Beginning with the line that contains "tightest = min(edge.radius" and ending with the line that contains "from typing import Iterable, Sequence", reproduce each line exactly; include both and add nothing.
>> BEGIN
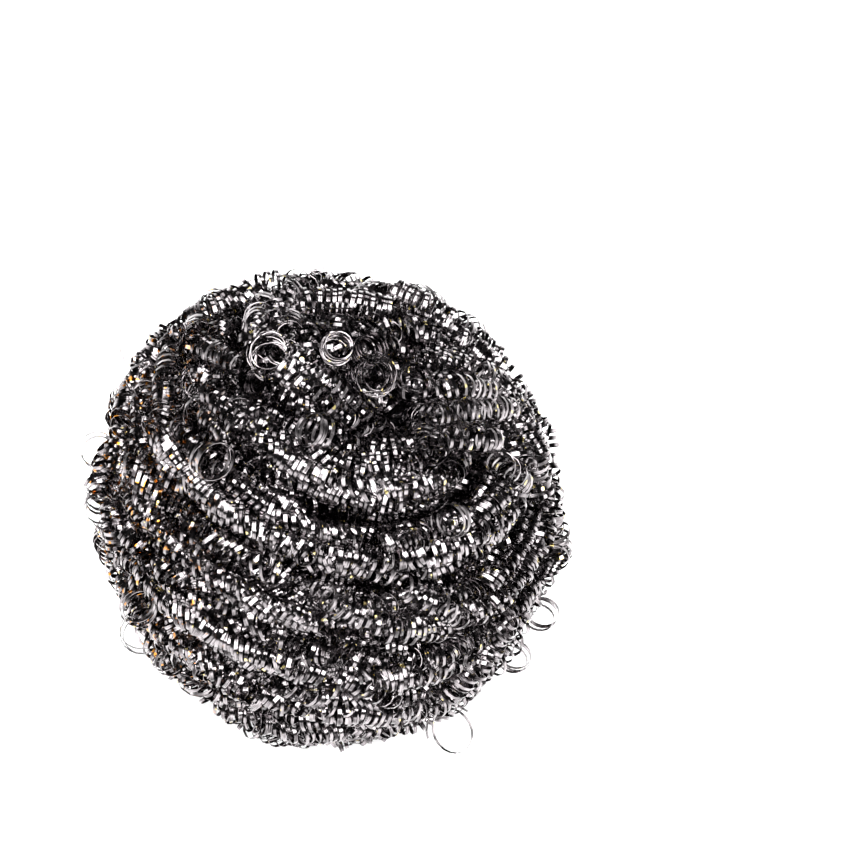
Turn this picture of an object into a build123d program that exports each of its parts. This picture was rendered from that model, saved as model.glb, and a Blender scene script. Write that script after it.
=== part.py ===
from build123d import *
import math
import os

# A pot scrubber: a ball wound from strands of curled flat stainless steel ribbon.
# Millimetres, +Z up, standing on its flattened base, origin under the middle of the ball.
# The strands wind round the ball from the eye at the top to a second eye underneath.

# The ball over the strands, its height as if the eye were closed, and the share of it above its middle
ball_width = 60.4
ball_depth = 54.6
ball_height = 69.6
ball_rise_share = 0.54

# The eye leans to the right of the ball's middle and a little back
eye_shift_x = 10.4
eye_shift_y = 1.4

# Where the ball swells or sinks: a direction, the height in strand diameters and the spread in half turns
swell_shares = (
    ((-0.74, 0.56, 0.37), 0.12, 0.16),
    ((-0.87, -0.41, -0.28), -0.16, 0.16),
)

# The strands
strand_diameter = 7.4
strand_count = 4
strand_loops = 2
quarters_per_loop = 4
strand_sides = 6
eye_ring_radius = 6.5
base_ring_radius = 7.7
strand_flat_share = 0.1

# Where the strands' ends turn in to the middle, the depth as a share of the winding's half height
tuck_radius = 6.8
tuck_depth_share = 0.4487

# The inner winding, under the strands, with a foot down through the lower eye
seat_gap = 0.3
floor_gap = 2.0
core_sides = 12
core_step_count = 8
core_end_share = 0.93
pit_sides = 8
pit_floor_radius = 12.5
pit_mouth_radius = 19.5
foot_radius = 2.5

# The curled ribbon, in open curls that stand out of the strands
ribbon_width = 0.8
ribbon_thickness = 0.3
curl_pitch = 1.5
small_curl = 3.8
middle_curl = 4.4
large_curl = 5.2
tail_curl = 6.4
tail_reach = 3.0

# Curls in the grooves between strands: strand, place along it in loops, diameter and turns
side_curl_shares = (
    (1, 0.12, middle_curl, 2),
    (0, 0.41, large_curl, 2),
    (0, 0.195, middle_curl, 2),
    (3, 0.84, large_curl, 2),
    (2, 1.02, middle_curl, 3),
    (1, 1.145, middle_curl, 2),
    (0, 1.36, small_curl, 3),
    (2, 0.54, middle_curl, 3),
    (1, 0.8, middle_curl, 2),
    (0, 1.05, middle_curl, 2),
    (1, 0.46, small_curl, 2),
    (2, 0.335, small_curl, 3),
    (3, 1.72, large_curl, 2),
)
tail_share = (0, 1.13, tail_curl, 1)

# How finely the winding is sampled to measure its gaps
gap_step_count = 6
gap_skip_diameters = 2

strand_radius = strand_diameter / 2
ball_rise = ball_height * ball_rise_share
ball_centre_z = ball_height - ball_rise
path_radii = Vector(ball_width / 2 - strand_radius, ball_depth / 2 - strand_radius, ball_rise - strand_radius)
rest_z = strand_radius - strand_diameter * strand_flat_share
tuck_depth = path_radii.Z * tuck_depth_share
straight_end = strand_diameter


def lean():
    """The winding's axis on the unit ball, and two directions across it."""
    lean_x, lean_y = eye_shift_x / path_radii.X, eye_shift_y / path_radii.Y
    axis = Vector(lean_x, lean_y, math.sqrt(1 - lean_x**2 - lean_y**2))
    across = (Vector(1, 0, 0) - axis * axis.X).normalized()
    return axis, across, across.cross(axis)


eye_axis, eye_across, eye_along = lean()


def swell(unit):
    """How far the ball swells sideways in a direction, less than nothing where it sinks."""
    total = 0
    for way, height, spread in swell_shares:
        angle = Vector(*way).get_angle(unit) / 180
        total += strand_diameter * height * math.exp(-((angle / spread) ** 2))
    return total


def ball_point(unit):
    """The point where a strand's middle lies in a direction, pressed flat where it would hang below the base."""
    drop = ball_centre_z - rest_z
    if -unit.Z * path_radii.Z <= drop:
        bulge = swell(unit)
        height = ball_centre_z + unit.Z * path_radii.Z
        return Vector(unit.X * (path_radii.X + bulge), unit.Y * (path_radii.Y + bulge), height)
    edge_angle = math.acos(drop / path_radii.Z)
    across = math.hypot(unit.X, unit.Y)
    spread = math.acos(-unit.Z) / edge_angle * math.sin(edge_angle) / across if across else 0
    return Vector(unit.X * path_radii.X * spread, unit.Y * path_radii.Y * spread, rest_z)


eye_pole, base_pole = ball_point(eye_axis), ball_point(-eye_axis)
shaft = (eye_pole - base_pole).normalized()
shaft_across = (eye_across - shaft * eye_across.dot(shaft)).normalized()
shaft_along = shaft_across.cross(shaft)


def rim(across, along, turn):
    """The direction across an axis after a count of turns."""
    spin = 2 * math.pi * turn
    return across * math.cos(spin) + along * math.sin(spin)


def winding_unit(progress, turn):
    """The direction from the ball's centre at a share of the way from eye to eye."""
    girth = (path_radii.X + path_radii.Y) / 2
    stretch = (path_radii.Z - girth) / (2 * (path_radii.Z + girth))
    angle = math.pi * progress + stretch * math.sin(2 * math.pi * progress)
    return eye_axis * math.cos(angle) + rim(eye_across, eye_along, turn) * math.sin(angle)


eye_progress = math.asin(eye_ring_radius / path_radii.X) / math.pi
base_progress = 1 - math.asin(base_ring_radius / path_radii.X) / math.pi


def strand_point(strand, loop):
    """The middle of a strand after a count of loops from the eye."""
    progress = eye_progress + (base_progress - eye_progress) * loop / strand_loops
    return ball_point(winding_unit(progress, loop + strand / strand_count))


def strand_way(strand, loop):
    """The direction that a strand runs in after a count of loops."""
    step = 1 / (quarters_per_loop * core_sides)
    return (strand_point(strand, loop + step) - strand_point(strand, loop - step)).normalized()


def biarc(start, start_way, end, end_way):
    """Two tangent arcs from one point and direction to another."""
    span, ways = end - start, start_way + end_way
    spread, reach = 2 * (1 - start_way.dot(end_way)), span.dot(ways)
    handle = (math.sqrt(reach**2 + spread * span.dot(span)) - reach) / spread
    first, last = start + start_way * handle, end - end_way * handle
    middle = (first + last) / 2
    return [
        Edge.make_tangent_arc(start, start_way, middle),
        Edge.make_tangent_arc(middle, last - first, end),
    ]


def smooth_path(points, ways, straight):
    """A path of biarcs through points with given directions, with a straight run at each end."""
    edges = [Edge.make_line(points[0] - ways[0] * straight, points[0])]
    for index in range(len(points) - 1):
        edges += biarc(points[index], ways[index], points[index + 1], ways[index + 1])
    edges.append(Edge.make_line(points[-1], points[-1] + ways[-1] * straight))
    return edges


def strand_path(strand):
    """A strand's path: up out of the eye, round the ball and up again into the base."""
    quarters = strand_loops * quarters_per_loop
    loops = [quarter / quarters_per_loop for quarter in range(1, quarters)]
    tuck = rim(shaft_across, shaft_along, strand / strand_count) * tuck_radius
    top = eye_pole - shaft * tuck_depth + tuck
    bottom = base_pole + shaft * tuck_depth + tuck
    points = [top] + [strand_point(strand, loop) for loop in loops] + [bottom]
    ways = [shaft] + [strand_way(strand, loop) for loop in loops] + [shaft]
    return smooth_path(points, ways, straight_end)


def samples(edges):
    """Points along a path, with their distances from its start."""
    found, travelled = [], 0
    for edge in edges:
        for step in range(gap_step_count):
            share = step / gap_step_count
            found.append((tuple(edge @ share), travelled + edge.length * share))
        travelled += edge.length
    return found


def least_gap(first, second, thickness, same=False):
    """The least clear distance between two sampled paths, or between the turns of one."""
    return min(
        math.dist(a, b) - thickness
        for a, along_a in first
        for b, along_b in second
        if not same or abs(along_a - along_b) > gap_skip_diameters * thickness
    )


paths = [samples(strand_path(strand)) for strand in range(strand_count)]


def clear_lift(points, way, reach):
    """How far points move in a direction until every strand's middle is a given distance away."""
    lifts = [0]
    for path in paths:
        for sample, _ in path:
            for point in points:
                offset = Vector(sample) - point
                ahead = offset.dot(way)
                aside = math.sqrt(max(0, offset.dot(offset) - ahead**2))
                if aside < reach and offset.length < reach + strand_diameter:
                    lifts.append(ahead + math.sqrt(reach**2 - aside**2))
    return max(lifts)


def outer_strand(strand):
    """One strand, faceted, cut flat where it rests."""
    edges = strand_path(strand)
    section = Plane(origin=edges[0] @ 0, z_dir=edges[0] % 0) * RegularPolygon(strand_radius, strand_sides)
    tube = sweep(section, path=Wire(edges), clean=False)
    return split(tube, bisect_by=Plane.XY, keep=Keep.TOP)


def inner_winding():
    """The packed ribbon that the strands go round, with a pit at each eye and a foot in the lower one."""
    inset = strand_radius + seat_gap
    radii = path_radii - Vector(inset, inset, inset)
    sections = []
    for step in range(core_step_count + 1):
        slope = math.pi / 2 * core_end_share * (2 * step / core_step_count - 1)
        height = max(ball_centre_z + radii.Z * math.sin(slope), rest_z + strand_radius + floor_gap)
        corners = []
        for side in range(core_sides):
            around = rim(Vector(1, 0, 0), Vector(0, 1, 0), side / core_sides)
            unit = around * math.cos(slope) + Vector(0, 0, 1) * math.sin(slope)
            bulge = swell(unit)
            corners.append(Vector(unit.X * (radii.X + bulge), unit.Y * (radii.Y + bulge), height))
        sections.append(make_face(Polyline(*corners, close=True)))
    core = loft(sections, ruled=True)
    depth = tuck_depth + straight_end + seat_gap
    for pole, way in ((eye_pole, shaft), (base_pole, -shaft)):
        floor = Plane(origin=pole - way * depth, x_dir=shaft_across, z_dir=way)
        mouth = floor.offset(depth + strand_radius)
        ends = [
            floor * RegularPolygon(pit_floor_radius, pit_sides),
            mouth * RegularPolygon(pit_mouth_radius, pit_sides),
        ]
        core -= loft(ends, ruled=True)
    foot_top = Plane(origin=base_pole + shaft * (depth + seat_gap), x_dir=shaft_across, z_dir=-shaft)
    core += extrude(foot_top * RegularPolygon(foot_radius, pit_sides), depth + strand_diameter)
    return split(core, bisect_by=Plane.XY, keep=Keep.TOP)


def curl_path(start, axis, across, diameter, turns, end):
    """The path of an open curl that climbs an axis from its start."""
    radius = (diameter - ribbon_thickness) / 2
    along = axis.cross(across)
    rise = curl_pitch / (2 * math.pi * radius)
    points, ways = [], []
    for quarter in range(turns * quarters_per_loop + 1):
        turn = quarter / quarters_per_loop
        points.append(start + axis * curl_pitch * turn + rim(across, along, turn) * radius)
        ways.append((rim(across, along, turn + 1 / quarters_per_loop) + axis * rise).normalized())
    return smooth_path(points, ways, end)


def curl(middle, axis, out, diameter, turns, end=ribbon_width):
    """One curl of flat ribbon seated on the strands, moved out from a point among them."""
    half = axis * curl_pitch * (turns + 1) / 2
    reach = strand_radius + seat_gap + diameter / 2
    lift = clear_lift([middle - half, middle, middle + half], out, reach)
    start = middle + out * lift - axis * curl_pitch * turns / 2
    edges = curl_path(start, axis, out, diameter, turns, end)
    plane = Plane(origin=edges[0] @ 0, x_dir=out, z_dir=edges[0] % 0)
    section = plane * Rectangle(ribbon_thickness, ribbon_width)
    spine = Edge.make_line(start - axis * curl_pitch, start + axis * curl_pitch * (turns + 1))
    gaps.append(least_gap(samples(edges), samples(edges), ribbon_width, same=True))
    return sweep(section, path=Wire(edges), binormal=spine, clean=False)


def groove_curl(strand, loop, diameter, turns, end=ribbon_width):
    """A curl in the groove beside a strand, lying along it."""
    first, second = strand_point(strand, loop), strand_point(strand - 1, loop + 1 / strand_count)
    way = strand_way(strand, loop)
    out = (first - second).cross(way).normalized()
    return curl((first + second) / 2, way, out, diameter, turns, end)


gaps = []
nodes = {f"outer_strand_{strand + 1}": outer_strand(strand) for strand in range(strand_count)}
nodes["inner_winding"] = inner_winding()
for number, place in enumerate(side_curl_shares, 1):
    nodes[f"side_curl_{number}"] = groove_curl(*place)
nodes["loose_tail"] = groove_curl(*tail_share, end=tail_reach)

for strand, path in enumerate(paths):
    own = least_gap(path, path, strand_diameter, same=True)
    others = [round(least_gap(path, other, strand_diameter), 2) for other in paths[:strand]]
    tightest = min(edge.radius for edge in strand_path(strand)[1:-1])
    print(f"strand {strand + 1}: least gap to itself {own:.2f}, to others {others}, tightest bend {tightest:.2f}")
print(f"curls: least gap to themselves {min(gaps):.2f}")

os.makedirs("parts", exist_ok=True)
for name, solid in nodes.items():
    export_step(solid, f"parts/{name}.step")
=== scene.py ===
"""A stainless steel pot scrubber: ropes of curled flat ribbon wound into a ball.

Sizes are in millimetres and become metres where a mesh is made. The ropes follow the same
winding as the part's source, from the eye at the top to a second eye underneath.
"""

import logging
import math
from dataclasses import dataclass, field
from enum import Enum
from typing import Iterable, Sequence

import bpy
import numpy as np
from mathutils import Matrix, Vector

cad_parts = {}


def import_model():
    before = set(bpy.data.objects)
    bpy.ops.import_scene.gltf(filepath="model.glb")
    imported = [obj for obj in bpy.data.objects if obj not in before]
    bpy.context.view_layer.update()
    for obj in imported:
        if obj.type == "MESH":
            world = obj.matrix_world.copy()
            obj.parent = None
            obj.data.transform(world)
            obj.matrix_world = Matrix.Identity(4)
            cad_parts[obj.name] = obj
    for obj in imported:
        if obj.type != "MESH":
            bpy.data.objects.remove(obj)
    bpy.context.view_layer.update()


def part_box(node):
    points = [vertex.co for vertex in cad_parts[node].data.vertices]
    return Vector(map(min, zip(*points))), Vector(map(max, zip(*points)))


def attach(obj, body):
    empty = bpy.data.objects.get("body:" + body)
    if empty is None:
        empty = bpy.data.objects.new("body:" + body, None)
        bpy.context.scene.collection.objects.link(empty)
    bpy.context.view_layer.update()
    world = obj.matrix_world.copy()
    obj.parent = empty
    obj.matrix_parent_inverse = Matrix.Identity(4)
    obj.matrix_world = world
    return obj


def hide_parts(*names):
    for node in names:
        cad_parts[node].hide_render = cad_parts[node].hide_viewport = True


LOG = logging.getLogger("pot_scrubber")
MM = 0.001
# The ribbon's four edges: the side across it and the face that each lies on
EDGES = ((1, 1), (-1, 1), (-1, -1), (1, -1))
SECTION = len(EDGES)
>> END
Solution to the exercise:
    tightest = min(edge.radius for edge in strand_path(strand)[1:-1])
    print(f"strand {strand + 1}: least gap to itself {own:.2f}, to others {others}, tightest bend {tightest:.2f}")
print(f"curls: least gap to themselves {min(gaps):.2f}")

os.makedirs("parts", exist_ok=True)
for name, solid in nodes.items():
    export_step(solid, f"parts/{name}.step")
=== scene.py ===
"""A stainless steel pot scrubber: ropes of curled flat ribbon wound into a ball.

Sizes are in millimetres and become metres where a mesh is made. The ropes follow the same
winding as the part's source, from the eye at the top to a second eye underneath.
"""

import logging
import math
from dataclasses import dataclass, field
from enum import Enum
from typing import Iterable, Sequence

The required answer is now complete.